Censor s’appuie à plusieurs reprises sur des auteurs classiques pour conférer plus d’autorité à son propos. L’usage de l’intertexte afin de donner une valeur de vérité à l’argumentation constitue une stratégie efficace, dans la mesure où cet appareil discursif peut servir à asseoir l’autorité d’un texte par son association à une pensée reconnue. Sanguinetti réussit ainsi à construire un personnage à la fois crédible, cynique, brillant et cultivé. Celui-ci est en quelque sorte au croisement de la bourgeoisie et de l’aristocratie, tel un bourgeois-gentilhomme qui aurait réussi sa conversion nobiliaire. Si son discours se rapproche de celui de l’aristocratie à plusieurs égards, c’est d’abord par les références à des œuvres classiques que son penchant aristocratique se fait d’abord jour. La lecture des seules quinze premières pages du pamphlet révèle un grand lecteur des textes des XVIIe et XVIIIe siècles, en plus de quelques auteurs de la Renaissance et de l’Antiquité. Censor emploie par exemple certaines phrases latines et cite, notamment, Hérodote, Thucydide, Dante, Machiavel, le Cardinal de Retz, von Clausewitz et Stendhal. Il récupère ces auteurs et les utilise comme socle pour son argumentation. Le choix des citations n’est bien entendu pas laissé au hasard; chacune d’entre elles insiste sur l’importance d’exposer la vérité : « Il faut regarder en face la plus dure des vérités, "la cause la plus vraie", comme dirait Thucydide, de cette guerre sociale, fâcheusement mais inévitablement permanente » (38). Notons par ailleurs que le fait que Censor se cache, en quelque sorte, derrière les auteurs qu’il cite, annonce la supercherie. Sa posture d’énonciation dépend grandement des discours qu’il reprend dans son propre texte; il est un être construit par les références intertextuelles.

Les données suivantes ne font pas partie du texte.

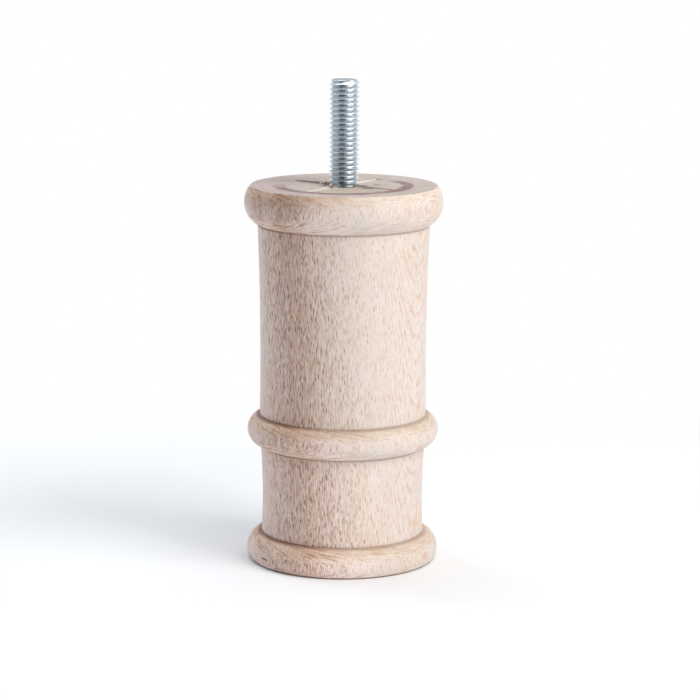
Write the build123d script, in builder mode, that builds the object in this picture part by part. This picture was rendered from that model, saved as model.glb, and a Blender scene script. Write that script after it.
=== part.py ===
from build123d import *
import math
import os

# Turned furniture leg with a hanger bolt standing out of its top face.
# Millimetres, +Z up. The origin is the centre of the foot, on the floor.

# Overall size of the leg
leg_height = 99.5

# Bead at the head of the leg
head_diameter = 52.0
head_bead_radius = 6.6
head_bead_below_top = 4.3

# Bead round the middle
middle_diameter = 50.4
middle_bead_radius = 4.1
middle_height = 34.9

# Half bead at the foot
foot_diameter = 50.6
foot_bead_radius = 4.6
foot_bead_height = 2.9

# Barrel between the head and the middle bead: top, waist and bottom
upper_top_diameter = 45.0
upper_waist_diameter = 43.7
upper_bottom_diameter = 43.9

# Barrel between the middle bead and the foot
lower_top_diameter = 43.4
lower_waist_diameter = 42.4
lower_bottom_diameter = 42.9

# Cuts that the four spurs of the lathe's drive centre left in the top face
spur_count = 4
spur_angle = 55.0
spur_inner_radius = 5.2
spur_outer_radius = 15.4
spur_width = 1.3
spur_depth = 0.7

# Hanger bolt: machine-screw stud above the wood, then plain shank, wood-screw end and point in it
bolt_length = 60.0
stud_height = 27.5
stud_diameter = 7.85
end_chamfer = 0.7
shank_diameter = 7.1
shank_length = 5.0
screw_diameter = 7.6
point_length = 5.0
point_diameter = 1.0

# Fit of the bolt in its hole, which opens a little wider than the stud at its mouth
bolt_clearance = 0.05
mouth_clearance = 0.15
mouth_depth = 0.4
hole_spare_depth = 1.0
drill_point_angle = 118.0

# Sizes that follow from the ones above
stud_top = leg_height + stud_height
screw_top = leg_height - shank_length
point_tip = stud_top - bolt_length
point_start = point_tip + point_length
hole_radius = screw_diameter / 2 + bolt_clearance
mouth_radius = stud_diameter / 2 + mouth_clearance
hole_floor = point_tip - hole_spare_depth
drill_point_depth = hole_radius / math.tan(math.radians(drill_point_angle / 2))


def bead_edge(centre_height, largest_diameter, bead_radius, edge_radius, side):
    """Height at which a bead's arc reaches a radius, above (1) or below (-1) its centre."""
    arc_centre = largest_diameter / 2 - bead_radius
    return centre_height + side * math.sqrt(bead_radius**2 - (edge_radius - arc_centre) ** 2)


def bead_radius_at(centre_height, largest_diameter, bead_radius, height):
    """Radius of a bead's arc at a height, on its outer side."""
    arc_centre = largest_diameter / 2 - bead_radius
    return arc_centre + math.sqrt(bead_radius**2 - (height - centre_height) ** 2)


# Turned leg: half of its outline, drawn from the middle of the foot up to the top face
head_height = leg_height - head_bead_below_top
foot_face_radius = bead_radius_at(foot_bead_height, foot_diameter, foot_bead_radius, 0)
top_face_radius = bead_radius_at(head_height, head_diameter, head_bead_radius, leg_height)
foot_top = bead_edge(foot_bead_height, foot_diameter, foot_bead_radius, lower_bottom_diameter / 2, 1)
middle_bottom = bead_edge(middle_height, middle_diameter, middle_bead_radius, lower_top_diameter / 2, -1)
middle_top = bead_edge(middle_height, middle_diameter, middle_bead_radius, upper_bottom_diameter / 2, 1)
head_bottom = bead_edge(head_height, head_diameter, head_bead_radius, upper_top_diameter / 2, -1)

with BuildPart() as turned_leg:
    with BuildSketch(Plane.XZ) as leg_section:
        with BuildLine() as leg_outline:
            Line((0, 0), (foot_face_radius, 0))
            ThreePointArc(
                (foot_face_radius, 0),
                (foot_diameter / 2, foot_bead_height),
                (lower_bottom_diameter / 2, foot_top),
            )
            ThreePointArc(
                (lower_bottom_diameter / 2, foot_top),
                (lower_waist_diameter / 2, (foot_top + middle_bottom) / 2),
                (lower_top_diameter / 2, middle_bottom),
            )
            ThreePointArc(
                (lower_top_diameter / 2, middle_bottom),
                (middle_diameter / 2, middle_height),
                (upper_bottom_diameter / 2, middle_top),
            )
            ThreePointArc(
                (upper_bottom_diameter / 2, middle_top),
                (upper_waist_diameter / 2, (middle_top + head_bottom) / 2),
                (upper_top_diameter / 2, head_bottom),
            )
            ThreePointArc(
                (upper_top_diameter / 2, head_bottom),
                (head_diameter / 2, head_height),
                (top_face_radius, leg_height),
            )
            Line((top_face_radius, leg_height), (0, leg_height))
            Line((0, leg_height), (0, 0))
        make_face()
    revolve(axis=Axis.Z)

    # Blind hole for the bolt, ending in the cone of the drill's point
    with BuildSketch(Plane.XZ) as hole_section:
        with BuildLine() as hole_outline:
            Polyline(
                (0, leg_height),
                (mouth_radius, leg_height),
                (hole_radius, leg_height - mouth_depth),
                (hole_radius, hole_floor),
                (0, hole_floor - drill_point_depth),
                close=True,
            )
        make_face()
    revolve(axis=Axis.Z, mode=Mode.SUBTRACT)

    # V-shaped spur cuts, each running outwards from beside the hole
    for spur in range(spur_count):
        turn = math.radians(spur_angle + spur * 360 / spur_count)
        outwards = Vector(math.cos(turn), math.sin(turn), 0)
        sideways = Vector(-math.sin(turn), math.cos(turn), 0)
        start = outwards * spur_inner_radius + Vector(0, 0, leg_height)
        with BuildSketch(Plane(origin=start, x_dir=sideways, z_dir=outwards)) as spur_section:
            with BuildLine() as spur_outline:
                Polyline((-spur_width / 2, 0), (spur_width / 2, 0), (0, -spur_depth), close=True)
            make_face()
        extrude(amount=spur_outer_radius - spur_inner_radius, mode=Mode.SUBTRACT)

turned_leg.part.label = "turned_leg"


# Hanger bolt: one turned outline, from the point in the wood up to the end of the stud
with BuildPart() as hanger_bolt:
    with BuildSketch(Plane.XZ) as bolt_section:
        with BuildLine() as bolt_outline:
            Polyline(
                (0, point_tip),
                (point_diameter / 2, point_tip),
                (screw_diameter / 2, point_start),
                (screw_diameter / 2, screw_top),
                (shank_diameter / 2, screw_top),
                (shank_diameter / 2, leg_height),
                (stud_diameter / 2, leg_height),
                (stud_diameter / 2, stud_top - end_chamfer),
                (stud_diameter / 2 - end_chamfer, stud_top),
                (0, stud_top),
                close=True,
            )
        make_face()
    revolve(axis=Axis.Z)

hanger_bolt.part.label = "hanger_bolt"


os.makedirs("parts", exist_ok=True)
for piece in (turned_leg, hanger_bolt):
    export_step(piece.part, f"parts/{piece.part.label}.step")
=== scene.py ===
import math
import random
from collections import namedtuple

import bmesh
import bpy
from mathutils import Matrix, Vector


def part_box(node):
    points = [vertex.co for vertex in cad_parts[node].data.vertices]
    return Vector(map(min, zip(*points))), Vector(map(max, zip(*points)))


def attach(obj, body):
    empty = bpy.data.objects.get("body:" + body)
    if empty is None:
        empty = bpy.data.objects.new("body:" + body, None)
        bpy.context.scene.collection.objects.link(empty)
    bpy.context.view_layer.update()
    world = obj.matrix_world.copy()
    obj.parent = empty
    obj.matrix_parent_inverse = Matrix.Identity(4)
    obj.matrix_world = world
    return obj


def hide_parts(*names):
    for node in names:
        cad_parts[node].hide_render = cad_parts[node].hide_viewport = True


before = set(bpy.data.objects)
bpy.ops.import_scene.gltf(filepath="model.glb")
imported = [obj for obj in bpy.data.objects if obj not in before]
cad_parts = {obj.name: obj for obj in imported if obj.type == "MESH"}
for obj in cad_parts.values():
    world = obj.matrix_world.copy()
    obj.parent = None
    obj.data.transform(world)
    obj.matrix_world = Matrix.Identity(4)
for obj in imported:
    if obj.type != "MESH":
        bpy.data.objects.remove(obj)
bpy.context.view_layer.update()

# Looks of a turned beech furniture leg with a zinc-plated hanger bolt in its top face.
# Blender works in metres. Sizes below are in millimetres, and are scaled where objects and textures are made.
MM = 0.001
UP = (0.0, 0.0, 1.0)
RANDOM_SEED = 7


def heights(node):
    """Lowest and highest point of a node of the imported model."""
    return [(corner / MM).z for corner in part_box(node)]


TOP_FACE = heights("turned_leg")[1]
BOLT_TIP, BOLT_TOP = heights("hanger_bolt")


# Shader nodes

class Graph:
    """Short calls that make and join the nodes of one material or world."""

    def __init__(self, owner):
        self.owner = owner
        owner.use_nodes = True
        self.tree = owner.node_tree
        self.shader = self.tree.nodes.get("Principled BSDF")

    def put(self, socket, value):
        """Links a node's output to a socket, or sets the socket to a plain value."""
        if isinstance(value, bpy.types.NodeSocket):
            self.tree.links.new(value, socket)
        else:
            socket.default_value = value

    def fill(self, node, inputs):
        """Values or links for a node's inputs, by name, with _ for each space."""
        for name, value in inputs.items():
            self.put(node.inputs[name.replace("_", " ")], value)

    def node(self, kind, **inputs):
        made = self.tree.nodes.new(kind)
        self.fill(made, inputs)
        return made

    def surface(self, **inputs):
        """Values or links for the material's own shader."""
        self.fill(self.shader, inputs)

    def math(self, operation, *values, clamp=False):
        made = self.tree.nodes.new("ShaderNodeMath")
        made.operation = operation
        made.use_clamp = clamp
        for socket, value in zip(made.inputs, values):
            self.put(socket, value)
        return made.outputs[0]

    def product(self, first, *others):
        for value in others:
            first = self.math("MULTIPLY", first, value)
        return first

    def between(self, share, least, most):
        """Least where the share is 0, and most where it is 1."""
        return self.math("MULTIPLY_ADD", share, most - least, least)

    def swing(self, share, size):
        """A 0 to 1 share as a swing of the given size about 0."""
        return self.between(share, -size, size)

    def vector(self, operation, a, b=(0, 0, 0)):
        made = self.tree.nodes.new("ShaderNodeVectorMath")
        made.operation = operation
        self.put(made.inputs[0], a)
        self.put(made.inputs[1], b)
        return made.outputs["Value" if operation in ("DOT_PRODUCT", "LENGTH") else "Vector"]

    def scaled(self, place, *scales):
        return self.vector("MULTIPLY", place, scales)

    def step(self, value, start, end):
        """0 at start and 1 at end, smooth between them. Start may be above end, to fall instead."""
        low, high, first, last = (start, end, 0.0, 1.0) if start < end else (end, start, 1.0, 0.0)
        made = self.node(
            "ShaderNodeMapRange", Value=value, From_Min=low, From_Max=high, To_Min=first, To_Max=last,
        )
        made.interpolation_type = "SMOOTHSTEP"
        return made.outputs["Result"]

    def mix(self, factor, a, b, blend="MIX"):
        made = self.tree.nodes.new("ShaderNodeMix")
        made.data_type = "RGBA"
        made.blend_type = blend
        self.put(made.inputs["Factor"], factor)
        self.put(made.inputs[6], a)
        self.put(made.inputs[7], b)
        return made.outputs[2]

    def tint(self, factor, tone, colour):
        """A tone multiplied by a colour, by the given share."""
        return self.mix(factor, tone, colour, "MULTIPLY")

    def noise(self, place, detail=2.0, roughness=0.5):
        made = self.node("ShaderNodeTexNoise", Vector=place, Scale=1.0, Detail=detail, Roughness=roughness)
        return made.outputs["Fac"]

    def blend(self, factor, a, b):
        """Shader node a where the factor is 0, and b where it is 1."""
        made = self.node("ShaderNodeMixShader", Fac=factor)
        self.put(made.inputs[1], a.outputs[0])
        self.put(made.inputs[2], b.outputs[0])
        return made.outputs[0]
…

Censor n’est toutefois pas déterminé que par les auteurs qu’il cite. Son personnage est conçu de manière à être vraisemblable et pour que ses lecteurs puissent croire le reconnaître malgré son pseudonyme. À plusieurs reprises, Censor justifie l’usage de l’écriture anonyme en arguant que ceux qui sont de sa classe le reconnaîtront sans problème : « du reste, nous sommes sûrs d’être aisément reconnus de tous ceux qui ont eu l’occasion de nous rencontrer dans le cours des trente dernières années » (18). Il ajoute par la suite qu’il préfère que ce ne soit pas à son nom que l’on s’arrête, mais à son propos, d’où le choix de l’anonymat. Pourtant, tout au long du texte, il sème des indices qui doivent permettre au public de l’identifier. Il revient sur la question de son pseudonyme, concédant qu’il a dû être démasqué par quelques-uns : « À ce point du présent récit pseudonymique, il ne peut manquer de se trouver des personnes qui, dans le cours de leur lecture, auront reconnu, derrière une bonne part des argumentations précédentes, notre main » (123). Ce type d’aveu, adroitement inséré ici et là, permet d’insister sur l’existence réelle du capitaliste modèle qu’est Censor. Le raisonnement du lectorat, placé face à ces passages, doit être de penser que, si Censor peut être reconnu, c’est qu’il existe. De plus, si l’on se place dans la perspective du membre de la classe dirigeante lisant le Véridique Rapport, il est évident qu’il désire en reconnaître l’auteur, et ainsi prouver qu’il est véritablement initié à ce milieu d’élite. Sanguinetti piège donc son lectorat idéal; il l’empêche de remettre en question l’existence de Censor, puisqu’un véritable membre de l’élite italienne doit reconnaître ce dernier, sous peine d’avouer qu’il ne fait pas partie du cercle restreint de la bourgeoisie.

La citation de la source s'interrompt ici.